Ultra Despair Girls is connected to the Danganronpa series thematically and narratively, but the gameplay is quite different–the previous titles in the saga were mystery adventure games that dealt with a murder among high school students. Ultra Despair Girls takes place right in-between Danganronpa 1 and 2 and plays off many of the characters and plot concepts introduced in those games. Otherwise, it introduces third-person shooting action into the mix, to varied degrees of success.
Komaru, being a typical high-schooler, isn’t quite as mobile or well-armed as your average shooter hero, but she still packs heat–a hacking gun that disarms the robots terrorizing Towa City. On top of that, her hacking gun isn’t terribly effective at first, and unless she hits a Monokuma square in its glowing red eye, it takes several shots before it goes down. Fortunately, she’s got a special friend in Toko Fukawa; you may remember Fukawa as the bitter, anti-social authoress Toko from the original Danganronpa. She has special abilities that make her an invaluable asset, but she also relies on battery power to flex these skills and occasionally needs a break in order to recharge.
Komaru’s hacking gun has multiple capabilities: the Move bullet allows you to operate machines from a distance; Dance stuns an enemy briefly by making them dance uncontrollably; Knockback sends enemies and objects flying, and Reveal shows hidden messages and secrets. As the gun grows more versatile, the game begins to introduce more and more complex puzzles, which typically revolve around exterminating enemies by using all of your skills, often challenging you to find ways to destroy entire groups with a single shot. These puzzles make for a clever challenge, though every so often there’s a key point of frustration that proves annoying, such as enemies being able to detect you in an area that seemed to be out of their range.

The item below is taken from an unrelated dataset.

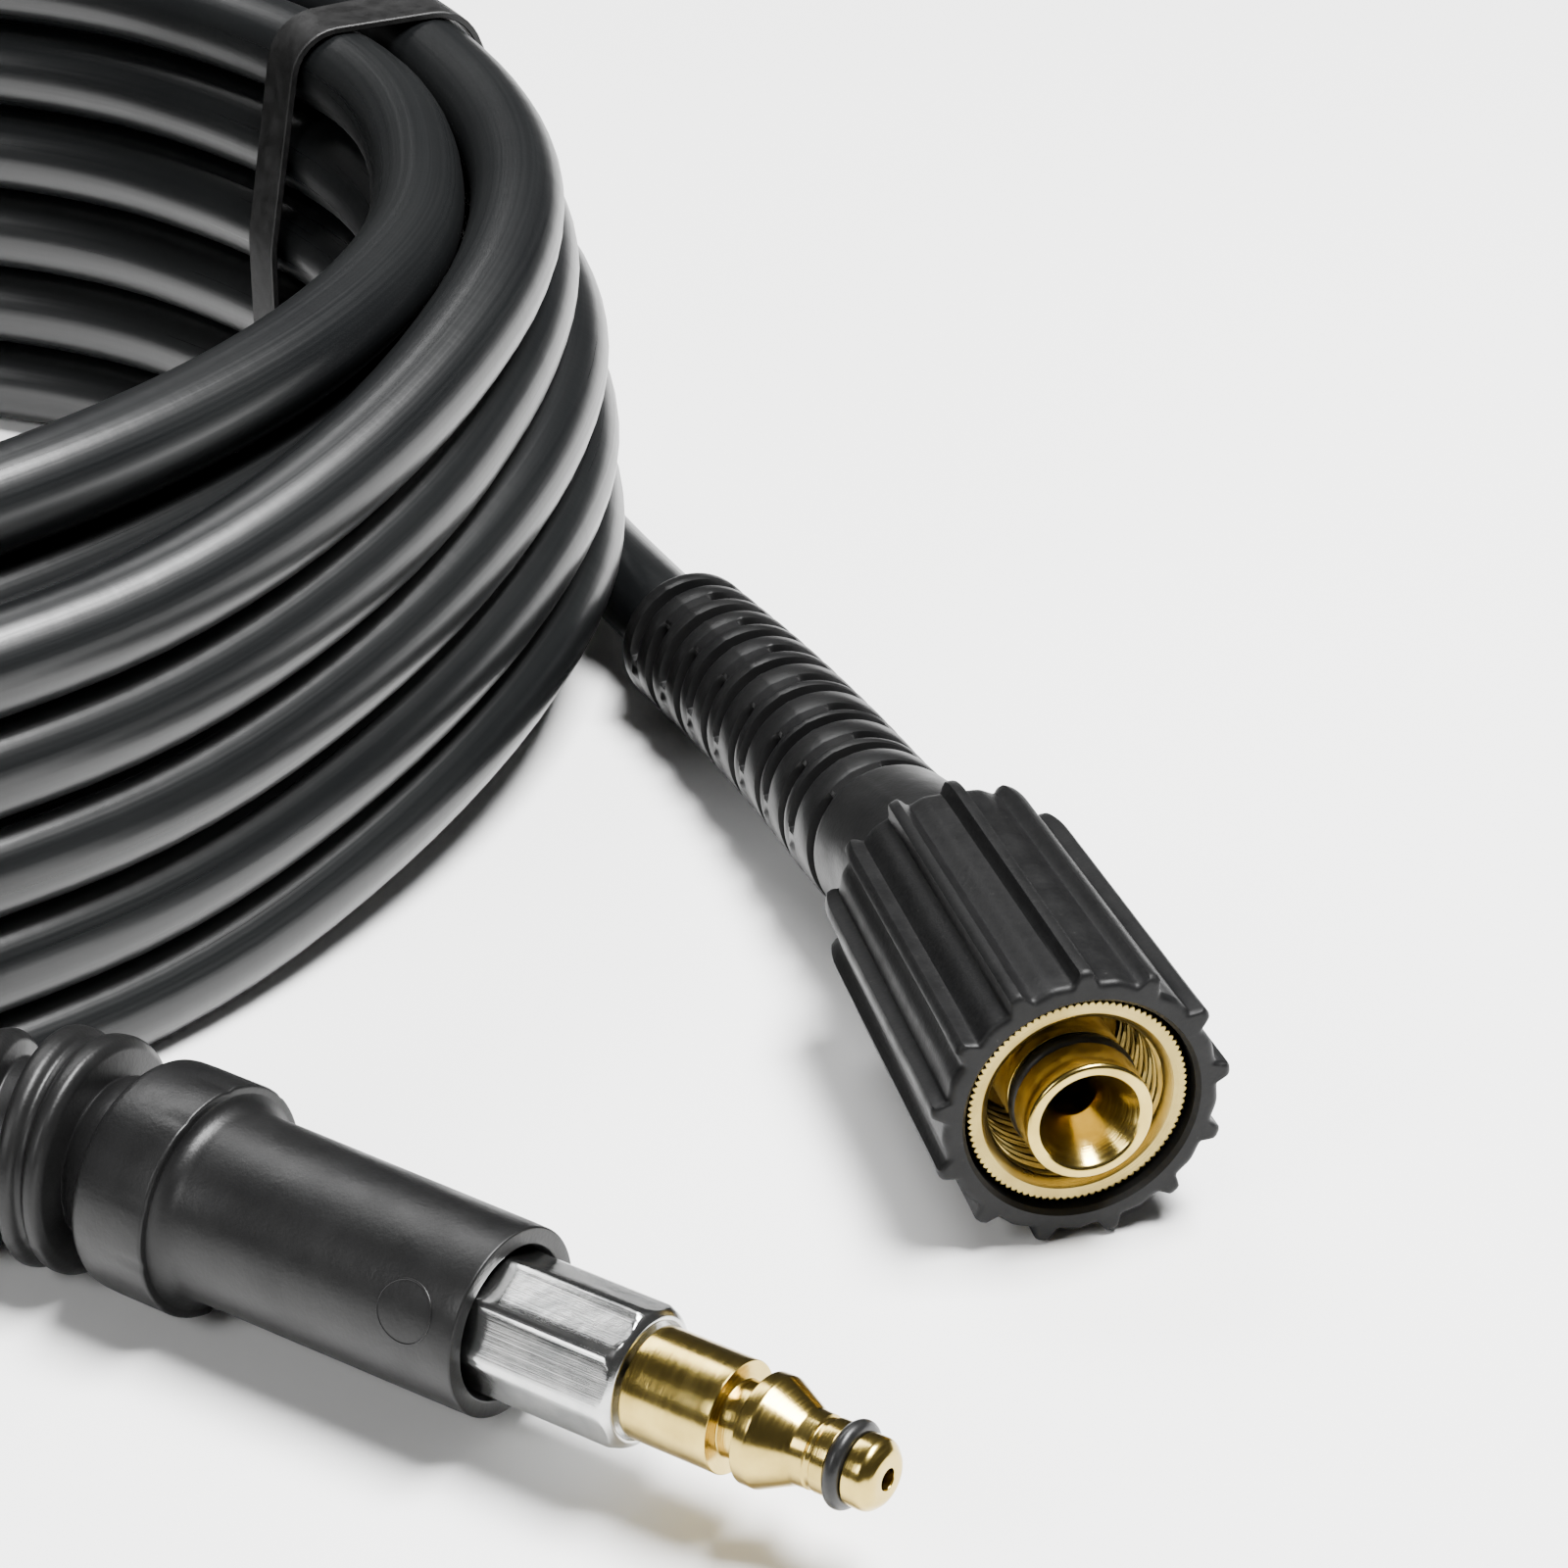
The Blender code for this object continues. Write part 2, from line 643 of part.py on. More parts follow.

While Ultra Despair Girls offers a good mix between puzzle-solving and pure action sections, the latter are often the weakest part of the game. Komaru’s feebleness seems intentional, but in some sequences–such as areas where you fight multiple enemies in a big, open map, and boss fights against larger foes–Komaru’s lack of mobility really begins to punish the player. Because you don’t move very fast, it’s hard to cover a wide area or dodge attacks, and Toko’s limited usage means you can’t rely on her to carry you through lengthier fights. Bugs occasionally crop up during big battles, too. Enemies called Monokuma Balls have an obnoxious sound effect that can continue playing even after you take them down, and twice the game crashed during particularly taxing fights, necessitating a complete system reset. In one case, I saved just before a fight, but in the other, there were numerous (thankfully skippable) cutscenes and short action sequences beforehand that I had to replay.
But ultimately, it’s not the gameplay that will keep you engaged with Ultra Despair Girls. Despite the shift in genre, the game’s is almost as text-heavy as the two games that preceded it. The story is every bit as excellently written and engaging as the previous titles. In particular, Toko really works well as a co-star to Komaru with her weird brand of aloofness–she wasn’t a character I had pegged as one who could carry a spin-off when I first finished the original game, but the writers have done a fantastic job making her shine here.
The visuals and music add to the chaos of Despair Girls’ world to great effect. Though the characters are true 3D models, unlike Danganronpa’s 2D pop art, they’re every bit as lively and strange and appealing. Likewise, the game makes use of a lot of similar stylistic choices to the main DR titles; for instance, the hot-pink blood returns, becoming a key part of the vibrant color-scheme that dresses many of the game’s environments. Bodies of the slain are bright red and blue, making the human toll of the children’s revolution all that much more apparent. Music-wise, the game uses a mix of new tunes and familiar Danganronpa themes, with the weirdly off-kilter, pop-inspired main tune giving a stark contrast to the awfulness happening around you. The only issue with the presentation comes during the game’s cutscenes. They utilize a mix of pre-rendered CG, anime, and flash-style animations from scene to scene, that feels inconsistent and somewhat lessens their impact.
If Ultra Despair Girls didn’t have so much else going for it, it would be a mostly-mediocre quasi-survival-horror-shooter with a few high points. But even with some very obvious gameplay issues, the sheer strength of the game’s setting, story, characters, and style manages to overshadow everything else, turning this into an absolute must-play for anyone already invested in the Danganronpa universe. As is a common theme in Danganronpa, the hope of more quality time with characters you grow to love overshadows the despair of crashes and a handful of poorly-thought-out gameplay sections.